The one thing that annoyed me slightly when reading this novel was the lack of information on the rules of their magic. What are its limits? What can they do with records, and why is it that sometimes, music is not needed? However, I like to think that ads to the charm: the teens are inexperienced with Magic, they are not instantly experts. They go with what works, play and expand on stories and gut feelings. The magic is more, well, magical in that way.

The novel bounces from 1988 to 2009, between Meche the teen and Meche the woman. It is strange to see Meche in the present. She’s followed the career she always wanted to, lives in Europe, can be considered quite successful, and very accomplished. Yet there doesn’t seem to be any magic left in this present: it reads colder, maybe because of the death that hangs in the air. Sometimes it was hard to relate present Meche with the girl she used to be, but even so, the author still manages to make us care for the young woman.

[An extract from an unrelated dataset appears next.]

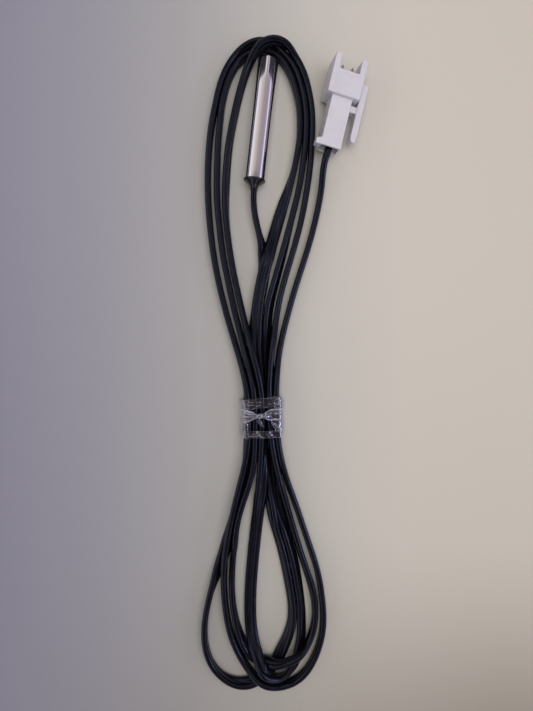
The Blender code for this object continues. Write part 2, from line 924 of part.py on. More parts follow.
def contact_mesh():
    """A pin contact about its own axis: pin, folded box with a lance, and two crimp barrels."""
    pin_end = hood_front + pin_reach
    radius = pin_diameter / 2
    pin = turned(
        [
            (box_front - 0.0005, 0.0),
            (box_front - 0.0005, radius),
            (pin_end - pin_taper, radius),
            (pin_end - 0.00005, radius * 0.45),
            (pin_end, 0.0),
        ],
        small_sides,
    )
    half = contact_box_width / 2
    height = contact_box_height / 2
    box = block((-half, box_rear, -height), (half, box_front, height), contact_sheet / 2, 1)
    inside = block(
        (-half + contact_sheet, box_rear - 0.001, -height + contact_sheet),
        (half - contact_sheet, box_front - contact_sheet * 3, height - contact_sheet),
    )
    lance_front = box_front - contact_box_length * 0.55
    lance_rear = lance_front - lance_length
    lance = prism(
        [
            (lance_front - 0.0001, -height + contact_sheet / 2),
            (lance_rear, -height - lance_drop),
            (lance_rear, -height - lance_drop + contact_sheet),
            (lance_front - 0.0001, -height + contact_sheet),
        ],
        -half * 0.45,
        half * 0.45,
        "X",
    )
    wire_inner = conductor_diameter / 2 + inner_gap
    grip_inner = grip_diameter / 2 + inner_gap
    wire_floor = -wire_inner - contact_sheet
    grip_floor = -grip_inner - contact_sheet
    strip_half = wire_inner * 0.8
    box_strip = prism(
        [
            (wire_barrel_rear, wire_floor),
            (box_rear + 0.0004, -height),
            (box_rear + 0.0004, -height + contact_sheet),
            (wire_barrel_rear, wire_floor + contact_sheet * 0.8),
        ],
        -strip_half,
        strip_half,
        "X",
    )
    grip_strip = prism(
        [
            (grip_barrel_rear + contact_sheet, grip_floor),
            (grip_barrel_front, grip_floor),
            (wire_barrel_rear + 0.0003, wire_floor),
            (wire_barrel_rear + 0.0003, wire_floor + contact_sheet * 0.8),
            (grip_barrel_front, grip_floor + contact_sheet * 0.8),
            (grip_barrel_rear + contact_sheet, grip_floor + contact_sheet * 0.8),
        ],
        -strip_half,
        strip_half,
        "X",
    )
    wire_barrel = barrel(wire_inner, wire_barrel_rear, wire_barrel_front)
    grip_barrel = barrel(grip_inner, grip_barrel_rear, grip_barrel_front)
    body = cut(box, inside)
    return join(body, pin, lance, wire_barrel, grip_barrel, box_strip, grip_strip)


def make_contacts(parent, materials):
    """Both pin contacts and the two wires that run into their crimps."""
    contact = contact_mesh()
    wire_start = slide_gap
    rise = core_offset + slide_gap / 2
    strip_end = grip_barrel_front + 0.0002
    wire_end = wire_barrel_front - 0.0001
    for letter, side, up in (("a", -pin_pitch / 2, rise), ("b", pin_pitch / 2, -rise)):
        pin_contact = place_mesh(f"terminal_{letter}", contact.copy(), materials["contact"], parent)
        pin_contact.location = (side, 0, 0)
        split = grip_barrel_rear - 0.0004
        points = []
        steps = 8
        for step in range(steps + 1):
            share = step / steps
            ease = share * share * (3 - 2 * share)
            angle = math.pi / 2 * (1 - ease)
            reach = rise + (pin_pitch / 2 - rise) * ease
            across = math.copysign(reach * math.cos(angle), side)
            height = math.copysign(reach * math.sin(angle), up)
            points.append(Vector((across, wire_start + (split - wire_start) * share, height)))
        insulation_path = points + [
            Vector((side, grip_barrel_rear, 0)),
            Vector((side, grip_barrel_front, 0)),
            Vector((side, strip_end, 0)),
        ]
        full = cable_thickness / 2
        gripped = grip_diameter / 2
        radii = [full] * (steps - 1) + [(full + gripped) / 2, gripped, gripped, gripped, gripped]
        bore = conductor_diameter + 2 * inner_gap
        insulation = swept(insulation_path, lambda index: radii[index], bore)
        place_mesh(f"plug_core_{letter}", insulation, materials["pvc"], parent)
        conductor_path = points + [Vector((side, wire_end, 0))]
        conductor = swept(conductor_path, lambda index: conductor_diameter / 2)
        place_mesh(f"plug_conductor_{letter}", conductor, materials["copper"], parent)


def connector_height():
    """How far the housing's axis stands over the table when its lowest edge touches."""
    corners = [
        (hood_half, hood_height / 2),
        (lever_outer, lever_height / 2),
        (body_half, body_height / 2),
    ]
    sine = math.sin(connector_roll)
    cosine = math.cos(connector_roll)
    return max(x * sine + z * cosine for x, z in corners) + table_gap


def main():
    for piece in list(bpy.data.objects):
        bpy.data.objects.remove(piece)
    materials = make_materials()
    probe_axis = empty("probe_axis", (0, 0, probe_diameter / 2))
    make_probe(probe_axis, materials)

    tie_place = (tie_sideways, mouth - tie_from_mouth, 0)
    hank_frame = empty("hank_frame", tie_place, (0, 0, hank_lean))
    make_hank(hank_frame, materials)
    make_tie(hank_frame, materials)

    connector_frame = empty(
        "connector_frame",
        (*connector_place, connector_height()),
        (0, connector_roll, connector_heading),
        hank_frame,
    )
    make_housing(connector_frame, materials)
    make_contacts(connector_frame, materials)

    bpy.context.view_layer.update()
    to_hank = hank_frame.matrix_world.inverted()
    probe_exit = to_hank @ Vector((0, mouth - slide_gap, probe_diameter / 2))
    plug_exit = to_hank @ connector_frame.matrix_world @ Vector((0, slide_gap - cord_gap, 0))
    make_lead("cable_probe_lead", [probe_exit, *probe_lead_route], hank_frame, materials["pvc"])
    make_lead("cable_plug_lead", [plug_exit, *plug_lead_route], hank_frame, materials["pvc"])


main()
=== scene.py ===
import json
import math

import bmesh
import bpy
import numpy as np
from mathutils import Matrix, Vector


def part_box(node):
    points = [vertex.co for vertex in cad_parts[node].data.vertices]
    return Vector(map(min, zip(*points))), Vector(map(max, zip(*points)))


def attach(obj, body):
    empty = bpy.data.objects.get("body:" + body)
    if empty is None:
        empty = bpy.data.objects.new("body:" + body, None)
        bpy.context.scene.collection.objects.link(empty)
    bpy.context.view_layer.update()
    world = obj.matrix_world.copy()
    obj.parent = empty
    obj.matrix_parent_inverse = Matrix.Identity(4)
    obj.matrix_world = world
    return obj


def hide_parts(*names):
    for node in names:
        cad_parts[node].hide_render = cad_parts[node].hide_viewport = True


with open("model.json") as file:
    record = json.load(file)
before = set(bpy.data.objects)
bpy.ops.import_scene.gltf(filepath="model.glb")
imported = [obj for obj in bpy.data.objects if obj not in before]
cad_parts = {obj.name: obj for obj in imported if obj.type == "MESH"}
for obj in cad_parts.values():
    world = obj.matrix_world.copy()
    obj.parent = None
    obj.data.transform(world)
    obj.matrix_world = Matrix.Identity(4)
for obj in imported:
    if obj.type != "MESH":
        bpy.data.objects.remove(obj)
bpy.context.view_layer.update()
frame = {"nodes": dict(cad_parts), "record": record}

nodes = frame["nodes"]

# The probe lies along Y. The hank's own frame has its origin under the middle of the tie,
# with its long way leaning from the probe's.
layout = {
    "tieAcross": 0.0084,
    "tieAlong": -0.0725,
    "lean": math.radians(6.4),
    "connectorRoll": math.radians(9.5),
}
hankFrame = Matrix.Translation((layout["tieAcross"], layout["tieAlong"], 0)) @ Matrix.Rotation(
    layout["lean"], 4, "Z"
)

view = {
    "across": 0.0009,  # the spot under the lens, in the hank's frame
    "along": 0.0153,
    "height": 0.134,
    "lens": 27.2,
    "filmLongSide": 36.0,
}


def placeCamera():
    lens = bpy.data.cameras.new("overhead")
    lens.lens = view["lens"]
    lens.sensor_fit = "AUTO"
    lens.sensor_width = view["filmLongSide"]
    lens.clip_start = 0.005
    camera = bpy.data.objects.new("overhead", lens)
    bpy.context.scene.collection.objects.link(camera)
    spot = Matrix.Translation((view["across"], view["along"], view["height"]))
    camera.matrix_world = hankFrame @ spot
    bpy.context.scene.camera = camera
    bpy.context.scene.view_settings.view_transform = "Standard"


placeCamera()
print("camera placed")

# Places across and along are in the hank's frame. The table's colours and gains hold painted light and
# painted shade.
table = {
    "half": 1.2,
    # painted light: darker and cooler on the left, lighter and warmer on the right, as the room's light
    # falls on the table
    "acrossPaintedLightColours": [
        (-0.075, (0.213, 0.208, 0.262)),
        (-0.040, (0.272, 0.268, 0.296)),
        (-0.020, (0.318, 0.310, 0.306)),
        (0.012, (0.458, 0.438, 0.392)),
        (0.035, (0.500, 0.466, 0.402)),
        (0.060, (0.490, 0.454, 0.386)),
    ],
    # painted light that grows lighter far away, then painted shade on the right near the bottom of the view
    "alongPaintedLight": (-0.075, 1.00, 0.100, 1.16),  # from and to, with how light the colour is at each
    "nearPaintedShade": (0.205, 0.182, 0.146),  # on the right, towards the bottom of the view
    "nearShadeFrom": -0.025,
    "nearShadeTo": -0.105,
    "roughness": 0.38,
}


def newMaterial(name, roughness, metallic=0.0):
    material = bpy.data.materials.new(name)
    material.use_nodes = True
    shader = material.node_tree.nodes["Principled BSDF"]
    shader.inputs["Roughness"].default_value = roughness
    shader.inputs["Metallic"].default_value = metallic
    return material, shader


def addNode(material, kind, **settings):
    node = material.node_tree.nodes.new(kind)
    for name, value in settings.items():
        setattr(node, name, value)
    return node


def joinSockets(material, output, target):
    material.node_tree.links.new(output, target)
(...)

Signal to Noise is a fun, peculiar novel. It’s magical in and of itself, enjoyable, and you can’t help but feel captivated by the plight of the awkward trio; while at the same time, I felt odd while reading it, a slight worry in the pit of my stomach that I knew what was coming. Fueled by hints dropped by the author, some ominous foreboding hung over me. This did not make the read any less enjoyable, it only made it more unique.

Signal to Noise by Silvia Moreno-Garcia comes out February 10th.